As former chairman of the Select Committee on Narcotics Abuse and Control, Rangel continues to lead the nation's fight against drug abuse and trafficking. In his efforts to reduce the flow of drugs into the United States and to solve the nation's continuing drug-abuse crisis, Rangel serves as chairman of the Congressional Narcotics Abuse and Control Caucus. He is a founding member and former chairman of the Congressional Black Caucus; he was also chairman of the New York State Council of Black Elected Democrats and was a member of the House Judiciary Committee during the hearings on the articles of impeachment of President Richard Nixon. Rangel served in the U.S. Army from 1948-52, during which time he fought in Korea and was awarded the Purple Heart and Bronze Star. He has authored several pieces of legislation to benefit minority and women veterans, including a successful bill that established the Office of Minority Affairs within the Department of Veterans Affairs.

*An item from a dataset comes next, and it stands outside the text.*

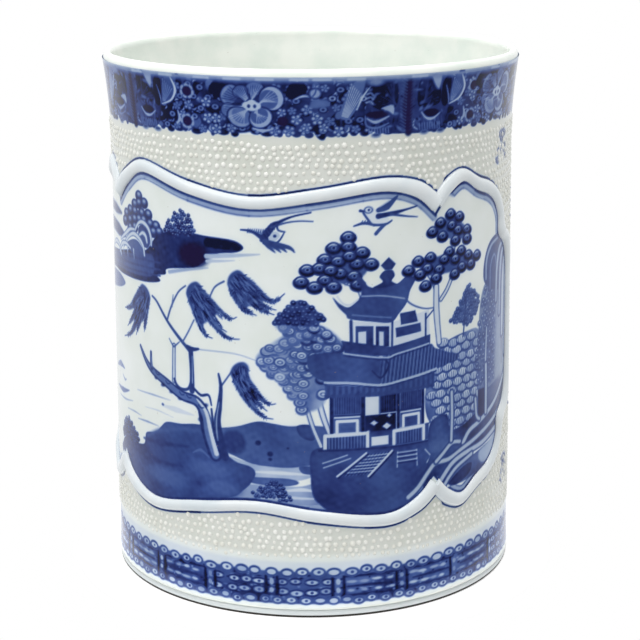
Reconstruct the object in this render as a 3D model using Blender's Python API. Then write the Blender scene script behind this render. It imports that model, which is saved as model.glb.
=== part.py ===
"""A porcelain brush pot: a thrown cylinder with a flared lip, its floor, foot and two frames.

Metres, +Z up. The origin is the centre of the plane that the foot rests on. The large front
panel faces -Y, and the small back panel faces +Y. Distances along the wall are measured on
a circle of WRAP_RADIUS, from the middle of a panel.
"""

import math

import bmesh
import bpy
from mathutils import Vector

# Driving dimensions
HEIGHT = 0.140
LIP_RADIUS = 0.055
LIP_DROP = 0.0028  # from the top down to the widest part of the lip
WAIST_HEIGHT = 0.112  # where the wall is narrowest, under the flare
LOWER_RADIUS = 0.0543  # the wall just above the foot
WAIST_NARROWING = 0.0009
TAPER_POWER = 1.5  # the taper grows faster towards the waist
FOOT_FLARE = 0.0006
FOOT_FLARE_HEIGHT = 0.008
WALL_THICKNESS = 0.0033
LIP_THICKNESS = 0.0024
LIP_FULLNESS = 0.8  # below 1 the lip is rounder than half an ellipse
GAP = 0.0003  # the slip joint left between pieces that touch

# The foot and the floor
FOOT_HEIGHT = 0.0020
FOOT_WIDTH = 0.0075
FOOT_INSET = 0.0003
FOOT_CHAMFER = 0.0004
FLOOR_THICKNESS = 0.0050
FLOOR_CHAMFER = 0.0006

# The applied frames
WRAP_RADIUS = 0.054
PANEL_MIDDLE = 0.069  # height of the middle of both panels
RIB_RELIEF = 0.0010
BACK_NARROWER = 0.025  # how much nearer to the middle the back panel's corners are

# Across a half-round rib: (share of its width from the inner edge, share of its relief)
RIB_SECTION = [(0.0, 0.0), (0.15, 0.75), (0.5, 1.0), (0.85, 0.75), (1.0, 0.0)]

# The glazes and the bare clay: (colour, roughness)
PORCELAIN = ((0.74, 0.78, 0.74), 0.12)
CLAY_STRIP = ((0.80, 0.83, 0.80), 0.12)
BISCUIT = ((0.62, 0.58, 0.50), 0.75)

TURN_STEPS = 90
LIP_STEPS = 6
WALL_STATIONS = 9
STEPS_PER_SPAN = 3
MERGE = 0.00005
SHARP_ANGLE = math.radians(50)

MM = 0.001


def clear_scene():
    for obj in list(bpy.data.objects):
        bpy.data.objects.remove(obj, do_unlink=True)


def glaze(name, colour, roughness):
    material = bpy.data.materials.new(name)
    material.use_nodes = True
    shader = material.node_tree.nodes["Principled BSDF"]
    shader.inputs["Base Color"].default_value = (*colour, 1.0)
    shader.inputs["Roughness"].default_value = roughness
    shader.inputs["Metallic"].default_value = 0.0
    return material


def wall_radius(height):
    """The outside of the thrown wall: a slight taper, flaring at the foot and under the lip."""
    taper = WAIST_NARROWING * (height / WAIST_HEIGHT) ** TAPER_POWER
    foot = FOOT_FLARE * math.exp(-height / FOOT_FLARE_HEIGHT)
    lip_height = HEIGHT - LIP_DROP
    under_lip = LOWER_RADIUS - WAIST_NARROWING * (lip_height / WAIST_HEIGHT) ** TAPER_POWER
    reach = max(0.0, height - WAIST_HEIGHT) / (lip_height - WAIST_HEIGHT)
    return LOWER_RADIUS - taper + foot + (LIP_RADIUS - under_lip) * reach**2


def turned_piece(name, profile, material):
    """A closed piece turned about Z. The profile of (radius, height) runs down its outer side."""
    mesh = bpy.data.meshes.new(name)
    piece = bpy.data.objects.new(name, mesh)
    bpy.context.collection.objects.link(piece)
    count = len(profile)
    on_axis = min(radius for radius, _ in profile) < MERGE
    edges = [(i, (i + 1) % count) for i in range(count - on_axis)]
    mesh.from_pydata([(radius, 0.0, height) for radius, height in profile], edges, [])
    mesh.materials.append(material)
    turn = piece.modifiers.new("turn", "SCREW")
    turn.steps = TURN_STEPS
    turn.render_steps = TURN_STEPS
    turn.use_merge_vertices = True
    turn.merge_threshold = MERGE
    turn.use_smooth_shade = True
    return piece


def lip_arc():
    """The round of the lip, from its widest part over the crest to the inner edge."""
    half = LIP_THICKNESS / 2
    middle = LIP_RADIUS - half
    points = []
    for i in range(LIP_STEPS + 1):
        turn = math.pi * i / LIP_STEPS
        rise = LIP_DROP * math.sin(turn) ** LIP_FULLNESS
        points.append((middle + half * math.cos(turn), HEIGHT - LIP_DROP + rise))
    return points


def body_wall(material):
    bottom = FOOT_HEIGHT + GAP
    top = HEIGHT - LIP_DROP
    heights = [bottom + (top - bottom) * i / WALL_STATIONS for i in range(WALL_STATIONS)]
    outside = [(wall_radius(height), height) for height in reversed(heights)]
    blend = top - WAIST_HEIGHT
    inside = []
    for height in heights:
        flare = max(0.0, height - WAIST_HEIGHT) / blend
        thickness = WALL_THICKNESS + (LIP_THICKNESS - WALL_THICKNESS) * flare
        inside.append((wall_radius(height) - thickness, height))
    inside[0] = (inside[1][0], bottom)
    over_the_lip = list(reversed(lip_arc()))
    return turned_piece("body_wall", over_the_lip + outside + inside, material)


def floor_radius():
    top = HEIGHT - LIP_DROP
    bottom = FOOT_HEIGHT + GAP
    first = bottom + (top - bottom) / WALL_STATIONS
    return wall_radius(first) - WALL_THICKNESS - GAP


def floor_disc(material):
    bottom = FOOT_HEIGHT + GAP
    top = bottom + FLOOR_THICKNESS
    radius = floor_radius()
    profile = [
        (0.0, top),
        (radius - FLOOR_CHAMFER, top),
        (radius, top - FLOOR_CHAMFER),
        (radius, bottom + FLOOR_CHAMFER),
        (radius - FLOOR_CHAMFER, bottom),
        (0.0, bottom),
    ]
    return turned_piece("floor_disc", profile, material)


def foot_ring(material):
    outer = wall_radius(0.0) - FOOT_INSET
    inner = outer - FOOT_WIDTH
    profile = [
        (outer, FOOT_HEIGHT),
        (outer, FOOT_CHAMFER),
        (outer - FOOT_CHAMFER, 0.0),
        (inner + FOOT_CHAMFER, 0.0),
        (inner, FOOT_CHAMFER),
        (inner, FOOT_HEIGHT),
    ]
    return turned_piece("foot_ring", profile, material)


def smooth_edge(points):
    """Points on a smooth curve through the given (along, up) points, which are kept."""
    ends = [points[0], *points, points[-1]]
    curve = []
    for i in range(1, len(ends) - 2):
        before, start, end, after = (Vector(ends[k]) for k in range(i - 1, i + 3))
        for step in range(STEPS_PER_SPAN):
            t = step / STEPS_PER_SPAN
            pull = (end - before) * t + (2 * before - 5 * start + 4 * end - after) * t**2
            twist = (3 * start - before - 3 * end + after) * t**3
            curve.append(start + (pull + twist) / 2)
    curve.append(Vector(points[-1]))
    return curve


def on_wall(along, up, relief, facing):
    """A point off the wall, from the millimetres along it and up it from a panel's middle."""
    height = PANEL_MIDDLE + up * MM
    angle = facing + along * MM / WRAP_RADIUS
    radius = wall_radius(height) + relief
    return (radius * math.sin(angle), -radius * math.cos(angle), height)


def frame_strip(name, outer, inner, facing, material):
    """A rolled strip of clay laid on the wall between its outer and its inner edge."""
    mesh = bmesh.new()
    rings = []
    for outside, inside in zip(smooth_edge(outer), smooth_edge(inner)):
        ring = []
        for across, rise in RIB_SECTION:
            along, up = inside.lerp(outside, across)
            relief = GAP + (RIB_RELIEF - GAP) * rise
            ring.append(mesh.verts.new(on_wall(along, up, relief, facing)))
        rings.append(ring)
    for ring, following in zip(rings, rings[1:]):
        for k in range(len(ring)):
            n = (k + 1) % len(ring)
            mesh.faces.new((ring[k], ring[n], following[n], following[k]))
    mesh.faces.new(rings[0])
    mesh.faces.new(reversed(rings[-1]))
    bmesh.ops.recalc_face_normals(mesh, faces=mesh.faces)
    data = bpy.data.meshes.new(name)
    mesh.to_mesh(data)
    mesh.free()
    data.shade_smooth()
    data.set_sharp_from_angle(angle=SHARP_ANGLE)
    data.materials.append(material)
    strip = bpy.data.objects.new(name, data)
    bpy.context.collection.objects.link(strip)
    return strip


# Edges of the frames as (along, up) in millimetres from the panel's middle. The strips meet
# at the cusps, CUSP along, where each stops half a slip joint short.
CUSP = 48.8
HALF_JOINT = GAP / MM / 2
CUSP_OUTER = 39.5
CUSP_INNER = 33.8

TOP_OUTER = [(-33.4, 46.2), (-17.0, 42.6), (0.0, 40.0), (17.0, 42.0), (33.0, 44.2)]
TOP_INNER = [(-33.4, 43.0), (-17.0, 39.4), (0.0, 36.9), (17.0, 38.9), (33.0, 40.9)]
TOP_OUTER_TURN = (43.0, 43.0)
TOP_INNER_TURN = (42.6, 38.8)
BOTTOM_OUTER = [(-31.0, -45.6), (-15.0, -43.0), (1.0, -40.8), (17.0, -43.2), (34.0, -45.3)]
BOTTOM_INNER = [(-31.0, -42.5), (-15.0, -40.0), (1.0, -38.0), (17.0, -40.1), (34.0, -42.1)]
BOTTOM_OUTER_TURN = (43.5, -43.0)
BOTTOM_INNER_TURN = (43.0, -39.0)
END_OUTER = [
    (52.5, 42.8),
    (58.0, 44.4),
    (65.0, 41.3),
    (71.0, 39.3),
    (76.0, 36.0),
    (79.3, 31.0),
    (80.6, 26.6),
    (84.6, 23.6),
    (86.8, 18.0),
    (87.2, 8.0),
]
END_INNER = [
    (53.2, 38.6),
    (58.5, 41.0),
    (64.4, 38.0),
    (70.0, 36.0),
    (73.8, 33.4),
    (76.2, 29.5),
    (76.8, 24.6),
    (81.0, 21.4),
    (83.4, 16.6),
    (84.1, 8.0),
]


def crossing_edge(middle, turn, cusp_up, narrower):
    """A top or bottom edge from cusp to cusp, drawn in so that its cusps come narrower in."""
    share = (CUSP - narrower) / CUSP
    end = CUSP - narrower - HALF_JOINT
    points = [(along * share, up) for along, up in middle]
    left = [(-end, cusp_up), (-turn[0] * share, turn[1])]
    right = [(turn[0] * share, turn[1]), (end, cusp_up)]
    return left + points + right


def end_edge(upper, cusp_up, narrower, side):
    """An end's edge from the upper cusp round to the lower one, on the side of that sign."""
    half = [(CUSP + HALF_JOINT, cusp_up), *upper]
    whole = half + [(along, -up) for along, up in reversed(half)]
    return [(side * (along - narrower), up) for along, up in whole]


def panel_frame(panel, facing, narrower, material):
    crossings = (
        ("top", TOP_OUTER, TOP_OUTER_TURN, TOP_INNER, TOP_INNER_TURN, 1),
        ("bottom", BOTTOM_OUTER, BOTTOM_OUTER_TURN, BOTTOM_INNER, BOTTOM_INNER_TURN, -1),
    )
    for place, outer, outer_turn, inner, inner_turn, sign in crossings:
        outside = crossing_edge(outer, outer_turn, sign * CUSP_OUTER, narrower)
        inside = crossing_edge(inner, inner_turn, sign * CUSP_INNER, narrower)
        frame_strip(f"{panel}_frame_{place}", outside, inside, facing, material)
    for place, side in (("left_end", -1), ("right_end", 1)):
        outside = end_edge(END_OUTER, CUSP_OUTER, narrower, side)
        inside = end_edge(END_INNER, CUSP_INNER, narrower, side)
        frame_strip(f"{panel}_frame_{place}", outside, inside, facing, material)


def main():
    clear_scene()
    porcelain = glaze("glazed_porcelain", *PORCELAIN)
    biscuit = glaze("unglazed_biscuit", *BISCUIT)
    clay_strip = glaze("glazed_clay_strip", *CLAY_STRIP)
    body_wall(porcelain)
    floor_disc(porcelain)
    foot_ring(biscuit)
    panel_frame("front", 0.0, 0.0, clay_strip)
    panel_frame("back", math.pi, BACK_NARROWER / MM, clay_strip)


main()
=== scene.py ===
"""The looks of a blue-and-white porcelain brush pot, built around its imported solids.

Lengths are millimetres along and up the wall until a mesh is made. "Along" is measured on a
circle of WRAP_RADIUS from the middle of the front panel, to the right when facing the wall.
"""

import math

import bpy
import numpy as np
from mathutils import Matrix, Vector


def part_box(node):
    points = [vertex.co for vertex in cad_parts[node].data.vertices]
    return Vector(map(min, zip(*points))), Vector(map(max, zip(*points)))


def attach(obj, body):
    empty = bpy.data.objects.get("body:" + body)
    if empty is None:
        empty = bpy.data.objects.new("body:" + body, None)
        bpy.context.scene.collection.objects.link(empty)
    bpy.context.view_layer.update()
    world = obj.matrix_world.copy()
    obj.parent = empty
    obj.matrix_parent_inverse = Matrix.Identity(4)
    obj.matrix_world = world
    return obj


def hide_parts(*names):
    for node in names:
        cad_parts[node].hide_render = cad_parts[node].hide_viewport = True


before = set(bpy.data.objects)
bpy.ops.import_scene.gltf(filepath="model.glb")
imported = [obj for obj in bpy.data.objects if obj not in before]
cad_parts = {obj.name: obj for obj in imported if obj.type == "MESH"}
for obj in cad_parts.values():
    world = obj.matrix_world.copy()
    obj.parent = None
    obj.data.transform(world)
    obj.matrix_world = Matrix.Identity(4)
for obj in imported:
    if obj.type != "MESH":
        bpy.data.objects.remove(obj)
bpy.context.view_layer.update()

MM = 0.001

# ---- sizes, worked out from the frame

wall_high, foot_high, floor_high = (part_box(part)[1] for part in ("body_wall", "foot_ring", "floor_disc"))
frame_low, frame_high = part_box("front_frame_right_end")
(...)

In 1987, at the height of the battle against apartheid, Rangel led the effort to include in the Internal Revenue Code one of the most effective anti-apartheid measures, denial of tax credits for taxes paid to South Africa. This measure resulted in several Fortune 500 companies leaving South Africa. In addition, he played a vital role in restoring the democratic government in Haiti.
Rangel is a graduate of New York University and St. John's University School of Law. He has spent his entire career in public service, first as an assistant U.S. attorney for the Southern District of New York, and later in the New York State Assembly. He was elected to the 92nd Congress on November 3, 1970, and has been re-elected to each succeeding Congress. He lives in Harlem with his wife, Alma, who is a founding member of Congressional Black Caucus Spouses and participates in many civic and community organizations. Congressman and Mrs. Rangel have two children.